U.S. double sided audio cassette (frontside)
| No. | Title | Length |
|---|---|---|
| 1. | "We've Got It Goin' On" | 3:40 |
| 2. | "Quit Playing Games (with My Heart)" | 3:55 |
| 3. | "As Long as You Love Me" | 3:33 |
| 4. | "All I Have to Give" | 4:35 |
| 5. | "Anywhere for You" | 4:41 |
| 6. | "I'll Never Break Your Heart" | 4:48 |

U.S. double sided audio cassette (backside)
| No. | Title | Length |
|---|---|---|
| 1. | "Everybody (Backstreet's Back)" (extended version; only on 1998 reissue) | 4:48 |
| 2. | "Set Adrift on Memory Bliss" | 3:30 |
| 3. | "Hey Mr.
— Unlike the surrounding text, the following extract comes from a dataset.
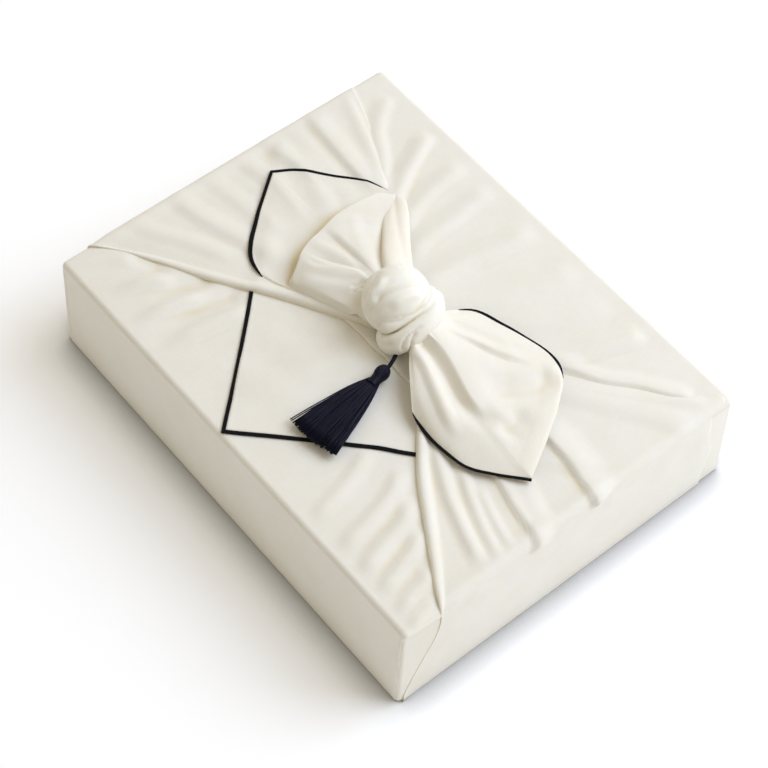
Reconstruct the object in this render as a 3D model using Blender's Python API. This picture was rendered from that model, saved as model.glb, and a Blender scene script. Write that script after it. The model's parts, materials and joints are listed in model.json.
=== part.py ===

DJ (Keep Playing This Song)" | 4:25 |
| 4. | "Darlin'" | 5:31 |
| 5. | "Get Down (You're the One for Me)" | 3:52 |
| 6. | "If You Want It to Be Good Girl (Get Yourself a Bad Boy)" | 4:49 |

==Charts==

===Weekly charts===

Weekly chart performance for Backstreet Boys
| Chart (1997–1998) | Peak position |
|---|---|
| US Billboard 200 | 4 |

===Year-end charts===

Year-end chart performance for Backstreet Boys
| Chart | Year | Position |
|---|---|---|
| US Billboard 200 | 1997 | 141 |
| US Billboard 200 | 1998 | 4 |
| US Billboard 200 | 2000 | 160 |

===Decade-end charts===

Decade-end chart performance for Backstreet Boys
| Chart (1990–1999) | Position |
|---|---|
| US Billboard 200 | 10 |

===All-time charts===

All-time chart performance for Backstreet Boys
| Chart | Position |
|---|---|
| US Billboard 200 | 42 |

==Certifications==

Certifications for Backstreet Boys
| Region | Certification | Certified units/sales |
| Poland (ZPAV) | 2× Platinum | 40,000^{‡} |
| United States (RIAA) | 14× Platinum | 13,407,000 |
^{‡} Sales+streaming figures based on certification alone.